JC – Sempre tive o sonho de me dedicar de alma e coração a isto. Sempre achei que esse momento fosse acontecer quando tivesse uma idade mais avançada. Sempre tive uma vontade muito forte de ter uma segunda vida profissional, onde não tivesse que me reformar e achei que os bonecos eram essa via. Considero que vou morrer a fazer bonecos de Estremoz, a minha mãe tem oitenta anos e ainda continua a fazer, é uma actividade que se faz até conseguirmos fisicamente fazer e, portanto, decidi que quando saísse da consultoria queria tentar esta via. Não sabia se iria ter retorno ou não, mas decidi que queria experimentar. A vida de consultor trás muito desgaste e um nível de stress muito grande e fui criando a ideia de que os cinquenta anos eram a barreira emocional para mudar de vida. Aos quarenta e nove anos eu saí da empresa e tive um ano a preparar a minha nova carreira. Coloquei a meta nos cinquenta anos porque quando saísse queria sair no auge da carreira e seria quando estava preparado para abraçar um novo desafio.
‘E’ – Esta mudança de vida está a ter o retorno esperado?
JC – Passados dois anos posso dizer que vou ficar nesta vida. Não penso voltar à minha vida anterior, porque esta vida está a trazer-me muito mais prazer e sou muito feliz a fazer aquilo que faço. Também acho que tenho um caminho a percorrer e vou tentar percorrer.

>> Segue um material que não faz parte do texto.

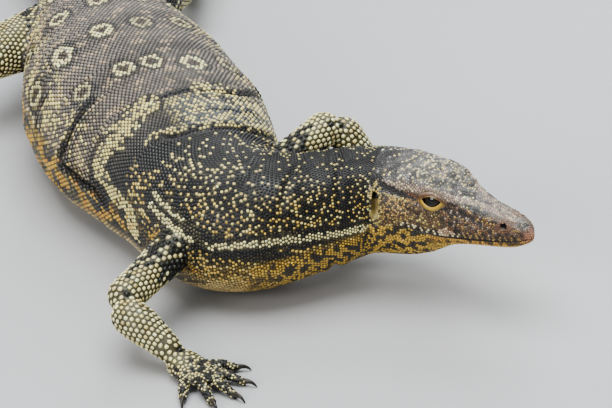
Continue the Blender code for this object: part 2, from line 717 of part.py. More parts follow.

‘E’ – Que opinião tem sobre os artesãos estremocenses?
JC – Acho que cada um tem o seu estilo, cada um procura definir uma linha que o caracteriza tal como eu procuro fazer a minha. O que acho é que todos nós devemos tentar arriscar um bocado mais, ir mais longe e ver onde conseguimos ir. Nomeadamente os jovens acho que deviam tentar arriscar mais, ver até onde conseguem ir, porque ainda têm a possibilidade de evoluir e para se afirmarem como artistas diferentes e não continuarem muito na linha daquilo que já se fazia. Acho que esta é a mensagem que eu posso deixar aos jovens. Arrisquem mais porque estão na fase de arriscar, de aprender, de desenvolver e de ciar o seu próprio estilo.

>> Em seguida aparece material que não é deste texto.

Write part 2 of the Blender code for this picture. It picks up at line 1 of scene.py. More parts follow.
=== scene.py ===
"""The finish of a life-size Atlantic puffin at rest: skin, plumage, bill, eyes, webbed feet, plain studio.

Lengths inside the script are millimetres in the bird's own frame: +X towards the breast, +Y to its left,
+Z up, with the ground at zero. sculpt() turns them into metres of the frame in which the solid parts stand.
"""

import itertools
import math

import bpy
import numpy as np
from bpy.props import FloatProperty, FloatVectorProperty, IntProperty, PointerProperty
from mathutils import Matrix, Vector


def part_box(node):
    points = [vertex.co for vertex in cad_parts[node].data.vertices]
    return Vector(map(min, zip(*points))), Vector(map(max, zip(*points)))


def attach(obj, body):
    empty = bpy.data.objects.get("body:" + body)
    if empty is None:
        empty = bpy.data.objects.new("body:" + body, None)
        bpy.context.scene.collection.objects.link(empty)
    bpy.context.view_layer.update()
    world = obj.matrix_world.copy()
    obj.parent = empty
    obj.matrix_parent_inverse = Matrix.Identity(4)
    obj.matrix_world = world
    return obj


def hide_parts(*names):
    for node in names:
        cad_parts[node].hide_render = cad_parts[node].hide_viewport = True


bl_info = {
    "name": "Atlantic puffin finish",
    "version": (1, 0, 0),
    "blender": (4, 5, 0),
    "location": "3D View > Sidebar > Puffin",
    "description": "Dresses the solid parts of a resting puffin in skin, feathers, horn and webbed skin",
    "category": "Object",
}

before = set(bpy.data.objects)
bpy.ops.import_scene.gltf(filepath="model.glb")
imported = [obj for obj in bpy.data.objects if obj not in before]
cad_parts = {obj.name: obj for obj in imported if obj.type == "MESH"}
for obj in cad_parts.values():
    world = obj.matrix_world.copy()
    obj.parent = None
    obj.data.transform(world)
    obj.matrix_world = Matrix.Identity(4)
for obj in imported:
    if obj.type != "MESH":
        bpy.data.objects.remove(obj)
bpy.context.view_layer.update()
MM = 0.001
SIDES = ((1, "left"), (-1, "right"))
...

‘E’ – Ganhou o prémio FIA 2014. A quem dedica esse prémio?
JC – Este prémio dedico-o à minha mãe porque foi uma das pessoas que mais me incetivou neste percursso. A minha mãe apoiou-me desde os primeiros instantes em que eu decidi abraçar esta atividade. No fundo, acho que ela sempre teve a esperença que um dia fosse o seu seguidor e acho que ela ficou muito contente quando eu tomei a decisão de me dedicar aos bonecos de Estremoz.
‘E’ – A candidatura dos bonecos de Estremoz a Património da Unesco tem pernas para andar?

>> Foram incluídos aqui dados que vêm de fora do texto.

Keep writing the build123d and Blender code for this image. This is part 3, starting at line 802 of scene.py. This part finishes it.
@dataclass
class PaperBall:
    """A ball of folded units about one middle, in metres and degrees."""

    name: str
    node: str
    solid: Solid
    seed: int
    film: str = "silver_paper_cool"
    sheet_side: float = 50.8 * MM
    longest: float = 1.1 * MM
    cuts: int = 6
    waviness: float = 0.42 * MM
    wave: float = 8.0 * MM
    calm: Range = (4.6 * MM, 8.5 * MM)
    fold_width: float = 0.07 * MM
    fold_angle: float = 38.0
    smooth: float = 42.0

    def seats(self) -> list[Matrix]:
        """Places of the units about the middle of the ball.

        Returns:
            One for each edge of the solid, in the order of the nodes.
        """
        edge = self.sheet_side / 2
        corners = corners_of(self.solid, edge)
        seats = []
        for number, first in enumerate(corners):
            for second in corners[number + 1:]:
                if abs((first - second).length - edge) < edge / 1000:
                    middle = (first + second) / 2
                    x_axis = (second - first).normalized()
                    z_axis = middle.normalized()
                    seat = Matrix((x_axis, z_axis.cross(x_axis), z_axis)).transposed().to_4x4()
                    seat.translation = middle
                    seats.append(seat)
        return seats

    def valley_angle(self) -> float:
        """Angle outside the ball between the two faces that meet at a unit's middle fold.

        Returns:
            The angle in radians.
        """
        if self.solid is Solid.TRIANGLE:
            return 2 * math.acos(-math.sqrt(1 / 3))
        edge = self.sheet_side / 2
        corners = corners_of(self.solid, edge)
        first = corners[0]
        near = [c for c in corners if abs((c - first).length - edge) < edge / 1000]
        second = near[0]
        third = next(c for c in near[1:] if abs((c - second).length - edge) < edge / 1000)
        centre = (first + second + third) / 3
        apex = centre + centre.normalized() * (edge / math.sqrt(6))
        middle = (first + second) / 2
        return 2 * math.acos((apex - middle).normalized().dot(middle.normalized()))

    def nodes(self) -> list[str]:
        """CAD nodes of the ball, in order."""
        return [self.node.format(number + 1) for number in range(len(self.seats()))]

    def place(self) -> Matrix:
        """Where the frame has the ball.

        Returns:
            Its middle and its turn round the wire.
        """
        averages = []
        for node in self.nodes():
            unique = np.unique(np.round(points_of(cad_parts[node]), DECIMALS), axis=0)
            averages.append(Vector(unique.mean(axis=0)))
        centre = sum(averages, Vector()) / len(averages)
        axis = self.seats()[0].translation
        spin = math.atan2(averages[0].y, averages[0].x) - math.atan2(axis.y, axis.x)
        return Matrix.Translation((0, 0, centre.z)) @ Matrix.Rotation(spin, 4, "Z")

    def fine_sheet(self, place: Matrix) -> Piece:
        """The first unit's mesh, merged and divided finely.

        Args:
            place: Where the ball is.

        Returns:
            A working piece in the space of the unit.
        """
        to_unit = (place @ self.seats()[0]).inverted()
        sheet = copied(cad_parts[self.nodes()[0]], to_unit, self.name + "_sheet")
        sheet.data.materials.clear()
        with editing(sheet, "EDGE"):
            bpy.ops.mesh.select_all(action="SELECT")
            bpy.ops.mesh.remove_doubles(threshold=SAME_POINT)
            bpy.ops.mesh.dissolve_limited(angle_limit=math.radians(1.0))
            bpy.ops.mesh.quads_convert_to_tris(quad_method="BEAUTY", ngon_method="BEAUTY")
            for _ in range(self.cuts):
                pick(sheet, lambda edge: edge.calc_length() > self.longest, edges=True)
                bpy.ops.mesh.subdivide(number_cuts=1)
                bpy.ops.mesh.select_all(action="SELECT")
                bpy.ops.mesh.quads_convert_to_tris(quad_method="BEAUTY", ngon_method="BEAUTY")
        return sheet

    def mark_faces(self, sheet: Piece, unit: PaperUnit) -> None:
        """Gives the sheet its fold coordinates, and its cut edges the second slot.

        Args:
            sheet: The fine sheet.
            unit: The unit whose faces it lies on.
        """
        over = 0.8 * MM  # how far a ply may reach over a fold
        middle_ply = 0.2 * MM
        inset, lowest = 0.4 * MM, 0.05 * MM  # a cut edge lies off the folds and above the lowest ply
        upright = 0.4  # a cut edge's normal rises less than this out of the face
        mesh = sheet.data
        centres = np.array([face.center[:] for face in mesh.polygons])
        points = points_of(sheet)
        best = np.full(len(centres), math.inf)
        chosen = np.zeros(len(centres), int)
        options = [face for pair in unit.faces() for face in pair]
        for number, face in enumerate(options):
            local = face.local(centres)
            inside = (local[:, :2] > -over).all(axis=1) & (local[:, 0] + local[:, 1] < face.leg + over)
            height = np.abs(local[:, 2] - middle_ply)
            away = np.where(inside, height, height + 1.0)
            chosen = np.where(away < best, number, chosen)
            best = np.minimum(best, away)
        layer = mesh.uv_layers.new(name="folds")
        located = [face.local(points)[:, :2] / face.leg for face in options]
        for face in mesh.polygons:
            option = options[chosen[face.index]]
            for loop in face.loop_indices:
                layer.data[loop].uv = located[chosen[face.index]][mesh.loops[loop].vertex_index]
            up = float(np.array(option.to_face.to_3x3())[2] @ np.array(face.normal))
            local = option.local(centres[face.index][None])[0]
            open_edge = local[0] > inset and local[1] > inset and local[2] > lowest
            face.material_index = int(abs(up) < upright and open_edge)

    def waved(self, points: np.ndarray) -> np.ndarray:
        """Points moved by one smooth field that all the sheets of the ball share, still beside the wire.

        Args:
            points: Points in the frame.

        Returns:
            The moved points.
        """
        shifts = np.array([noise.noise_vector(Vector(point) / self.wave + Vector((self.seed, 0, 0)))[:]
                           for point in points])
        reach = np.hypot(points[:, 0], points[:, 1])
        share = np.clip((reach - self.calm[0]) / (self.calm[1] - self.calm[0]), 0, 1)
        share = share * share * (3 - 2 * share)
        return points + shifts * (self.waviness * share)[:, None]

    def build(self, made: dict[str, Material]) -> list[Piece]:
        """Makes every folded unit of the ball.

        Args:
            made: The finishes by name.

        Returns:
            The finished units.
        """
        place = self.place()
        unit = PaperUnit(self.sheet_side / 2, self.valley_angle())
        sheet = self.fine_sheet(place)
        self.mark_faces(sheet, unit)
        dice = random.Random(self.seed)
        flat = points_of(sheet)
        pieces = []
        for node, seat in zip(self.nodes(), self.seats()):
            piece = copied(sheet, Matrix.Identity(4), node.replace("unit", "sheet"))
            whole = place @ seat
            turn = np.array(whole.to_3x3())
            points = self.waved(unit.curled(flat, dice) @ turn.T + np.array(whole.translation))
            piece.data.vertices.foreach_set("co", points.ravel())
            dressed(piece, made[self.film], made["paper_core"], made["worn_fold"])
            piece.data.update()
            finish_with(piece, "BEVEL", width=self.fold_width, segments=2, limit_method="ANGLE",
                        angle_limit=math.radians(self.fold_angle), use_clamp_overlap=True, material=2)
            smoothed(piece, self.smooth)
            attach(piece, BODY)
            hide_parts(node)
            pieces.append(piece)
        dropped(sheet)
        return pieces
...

JC – Acho quem sim. A prova disso é que foi atribuído ao Cante Alentejano esse estatuto e os bonecos de Estremoz têm todas as condições para que isso também possa ocorrer. Acho que é preciso dar alguns passos no sentido de posicionar bem os bonecos de Estremoz para que esse processo tenha êxito. O museu e a câmara municipal estão a trabalhar muito nesse sentido e é importante que os artesãos percebam a importância disto e trabalhem nesse sentido. A barristica de Estremoz tem muito valor porque tem muitos anos de história e não se repete em mais lado nenhum. Há muitas regiões no país que produzem figuras de barro e nenhuma é similar às que nós temos em Estremoz, quer pelos materiais usados, quer pelas técnicas que usamos para fazer as peças. As peças são todas elas diferentes porque têm a ver com o estilo artístico de cada um. Uns têm mais habilidade que outros, uns arriscam mais e outros são mais tradicionais e mais comerciais e tentam repetir as peças que fizeram. Existe a barristica naquilo que é a sua forma de fazer e nos materiais usados e existe o resultado final que é aquilo que cada artesão põe de si. Há um desafio que é preciso entender que é o que é o boneco de Estremoz. Existe muita tendência de pensar que o boneco de Estremoz é um conjunto de figuras dos anos quarenta que sistematizaram, nomeadamente com o meu avô e professor Salemos e que a partir daí foram feitas réplicas de uma forma inesgotável tanto pela minha avó, como pela minha tia e pelo meu avô. Hoje em dia há muito mais figuras, mas às vezes quando se fazem figuras um bocadinho diferentes as pessoas dizem que já não é boneco de Estremoz porque já não é o pastor nem a cefeira. A década de quarenta foi uma época em que houve a necessidade de se sistematizar esses bonecos, mas os bonecos de Estremoz são muito mais antigos e que não têm nada a ver com as figuras que são feitas hoje. Não se pode rejeitar estas figuras só porque não têm essas formas mais naif de fazer os bonecos de Estremoz. Nós estamos no século XXI, o boneco está vivo, vai evoluindo e evolui com aquilo que cada artista acrescenta. A candidatura do boneco tem que se basear neste aspecto e perceber que os bonecos não são um catálogo de sessenta ou setenta figuras e que tudo o resto já não é boneco de Estremoz.